Butterflies have three distinct stages in their lifecycle. Caterpillars develop from the eggs, and then they become chrysalises where their entire body disintigrates into a liquid mass. This liquid somehow reforms into the butterfly which breaks out of the chrysalis, and the process repeats itself. Is this the product of random chance everytime a caterpiller turns itself into a butterfly? Or is this a designed process? Is it written into the dna for a caterpiller to melt into a liquid mass and then reform into a beautiful butterfly?
It is unbelievable that this process could develop by chance!
These complex stages all needed to be present at the same time for the first butterfly egg to hatch into another butterfly. Whichever stage was the first ever it was programmed(!) to produce it's young with the whole process already defined and fully working!

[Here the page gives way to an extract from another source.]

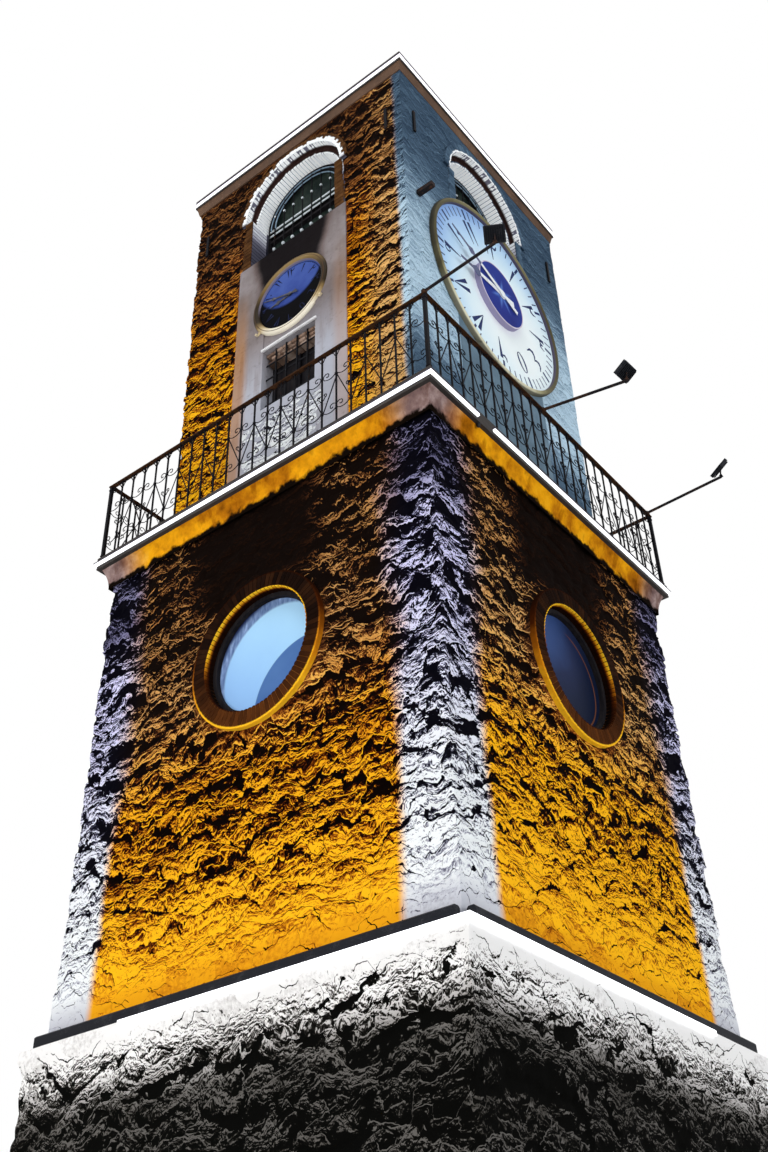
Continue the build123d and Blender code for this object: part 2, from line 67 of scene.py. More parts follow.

Polystrate trees are fossilised trees that are found upright in rock strata. The bark has generally turned into coal. The tree itself is petrified. The interesting point is that these trees often go through multiple strata which would be impossible if the strata took a long time to form.

T-Rex flesh found inside the fossilised thigh bone of a T-Rex. The discovery was made in a 1000 cubic metres of Sandstone in Montana USA in 2005.
Can flesh really avoid decay for 70 million years? Or is it simply that the 'millions of years' dating system is vastly over estimating the age of rocks and fossils?

The recent publicity (May 2009) of the 47 million year old fossil of a lemur-like creature declares it as the 'missing link' between today's higher primates (monkeys, apes and humans) and more distant relatives. I saw David Attenborough calling it the 'missing link'! I suspect when all the publicity and hype dies down that this fossil will turn out to be exactly what it looks like - a fossil of a Lemur!

In the 1980s there was an attempt to explain evolution occurring through 'beneficial mutations' which produced a new species. One major problem with this idea is that the same, supposedly random, mutation would have to happen to both a male and a female who are both living near each other and produce offsring to produce the new species! Then there are difficulties with the newly produced animal finding a similar mate for themselves!

In April 1977 a large creature was caught in fishing nets off the east coast of New Zealand. A qualified zoologist was on board and photographed and examined it carefully and confirmed that, indeed, it was a plesiosaur, a sea-dwelling dinosaur which supposedly had been dead for 100 million years!